A novel temperature sensor based on three-dimensional buried-gate graphene field effect transistor

Temperature sensor is one of the primarily developed and most proverbially utilized sensors. Owing to the limitations of their characteristics (stability, thermal conductivity, and thermal contact area), traditional temperature sensors may exhibit drawbacks of high production cost and large volume. In this paper, a three-dimensional (3D) buried-gate graphene field effect transistors (GFETs) are proposed as a novel sensor for temperature detection, which possess a 3D microtube structure by self-rolled-up technology. Compared to conventional two-dimensional (2D) devices, the 3D devices would have tinier area and higher integration. Two main reasons that would affect the resistance of the graphene are the graphene electro-phonon coupling and the thermal expansion effect. In addition, by applying the COMSOL Multiphysics software, it has been demonstrated that the microtube would deform to a certain extent when the temperature increases. And the strain on the 3D devices is proved to be greater than that of the 2D devices. Experimental results show that 3D GFETs could realize temperature detection between 30 °C and 150 °C, and its resistance increases with temperature rising.
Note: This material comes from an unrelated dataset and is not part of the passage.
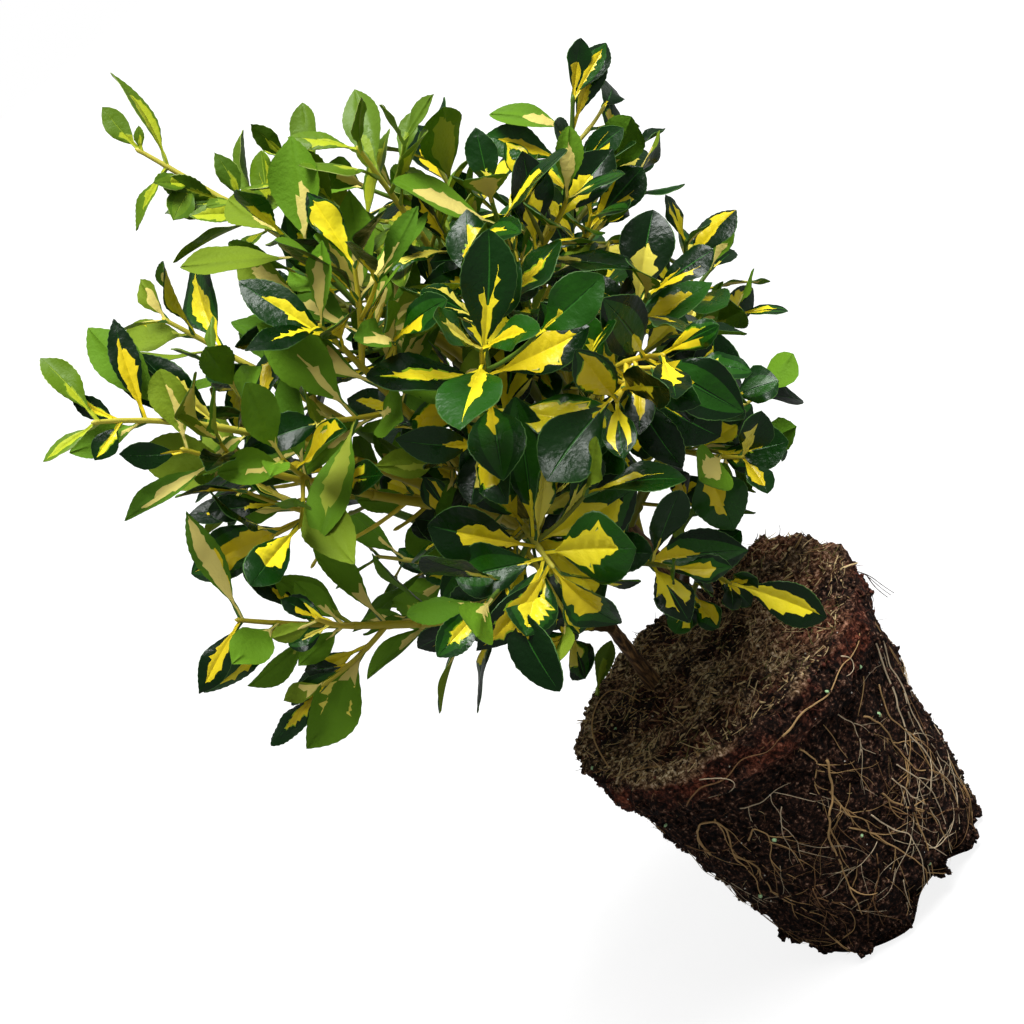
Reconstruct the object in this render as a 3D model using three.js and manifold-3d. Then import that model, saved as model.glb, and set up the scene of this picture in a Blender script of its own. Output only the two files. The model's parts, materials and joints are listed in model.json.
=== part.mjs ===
// A young gold-centred Japanese spindle shrub, lifted out of its nursery pot.
// It stands on the flat underside of its root ball, and two stems rise from the
// soil. Every shoot leaves its stem or bough as one curve: the bare lower part is
// a bough, and the upper part carries a mass of opposite leaves and side twigs.
// Units are millimetres, +Z is up, and the origin is at the middle of the flat underside.

import * as THREE from "three";
import { mergeVertices } from "three/addons/utils/BufferGeometryUtils.js";
import Module from "manifold-3d";

const wasm = await Module();
wasm.setup();

// Root ball, as a 13 cm nursery pot leaves it
const BALL_UNDERSIDE_RADIUS = 40;
const BALL_BOTTOM_RADIUS = 45.5;
const BALL_BOTTOM_EDGE = 9;
const BALL_SHOULDER_RADIUS = 59.5;
const BALL_RIM_RADIUS = 63.5;
const LIP_HEIGHT = 105;
const SOIL_HEIGHT = 118;
const SOIL_FLAT_RADIUS = 50;
const RIM_ROUND = 4;
const RIM_RISE = 2;
const RIM_LUMP = { azimuth: 30, height: 9, halfWidth: 24 };
const BALL_ROUGHNESS = 0.65;
const BALL_WAVES = [{ lobes: 5, slope: 0.11, start: 0 }, { lobes: 9, slope: -0.23, start: 1 }];
const BALL_SEGMENTS = 30;

// Limb sections and the gap that separate pieces keep
const GAP = 0.3;
const STEM_SIDES = 10;
const STEM_STEPS = 9;
const FLARE = 0.45;
const FLARE_LENGTH = 7;
const BOUGH_SIDES = 5;
const BOUGH_STEPS = 3;
const BOUGH_FOOT_RADIUS = 2.1;
const BOUGH_TIP_RADIUS = 1.55;
const TWIG_SIDES = 3;
const TWIG_FOOT_RADIUS = 1.1;
const SHOOT_TIP_RADIUS = 0.75;

// Growth of a shoot: nodes along it, and the side twigs in its middle
const NODE_SPACING = 12;
const FEWEST_NODES = 3;
const SHOOT_STEPS = 3;
const TWIG_NODES = 3;
const TWIG_STEPS = 2;
const TWIG_CHANCE = 0.8;
const TWIG_ANGLE = 48;
const TWIG_LENGTHS = [25.5, 39];
const TWIG_RISE = 0.15;
const QUARTER_TURN = 90;

// Leaf blade: its shoulders as shares of the length and of the half width, and its thickness
const LEAF_SHOULDERS = [{ at: 0.34, half: 0.84 }, { at: 0.72, half: 0.88 }];
const LEAF_THICKEST = 0.26;
const LEAF_THICKNESS = 1.3;
const LEAF_FOLD = 0.1;
const LEAF_DROOP = 0.14;
const ROOT_SUNK = 0.45;
const ROOT_SETBACK = 1;

// Leaf sizes and angles. A leaf is small and upright at the tip of its twig, reaches its
// full size and angle some nodes below the tip, and is small again near the foot.
const LEAF_LENGTH = 46;
const LEAF_GROWTH = [0.86, 1.1];
const LEAF_WIDTH_SHARES = [0.38, 0.5];
const LEAF_WOBBLE = [-14, 14];
const LEAF_LIFT = [-8, 8];
const TIP_SIZE = 0.5;
const FULL_SIZE_NODES = 2;
const FOOT_SIZE = 0.72;
const FOOT_NODES = 3;
const TIP_ANGLE = 28;
const FULL_ANGLE_NODES = 2.5;

// How far a blade turns to the light, unless its underside faces it
const LIGHT = new THREE.Vector3(0.35, -0.45, 0.82).normalize();
const LIGHT_TWIST = 0.35;
const UNDERSIDE_LIT = -0.3;

// Room that a leaf may take, and the turns and sizes that are tried for it
const SPACE_GIVE = 9;
const SOIL_CLEARANCE = 2;
const TRIES = [{ turn: 0, size: 1 }, { turn: -16, size: 0.86 }, { turn: 20, size: 0.78 }];

// Stems: foot on the soil, top in the crown, and the radii there
const STEMS = [
  { name: "stem_left", foot: [-22, 21], top: [-16, -20, 276], footRadius: 2.5, topRadius: 1.6 },
  { name: "stem_right", foot: [11, 38], top: [3, 4, 288], footRadius: 3.3, topRadius: 1.6 },
];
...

Furthermore, the maximum achieved temperature coefficient of resistance (TCR) is 0.41% °C-1and the hysteresis error is only 3.85%. By virtue of the 3D microtube, not only more superior temperature detection could be achieved, but also more devices are integrated in unit area. The 3D temperature sensor possesses superior sensitivity, repeatability and stability, which contributes a new approach to develop the high-performance temperature sensor.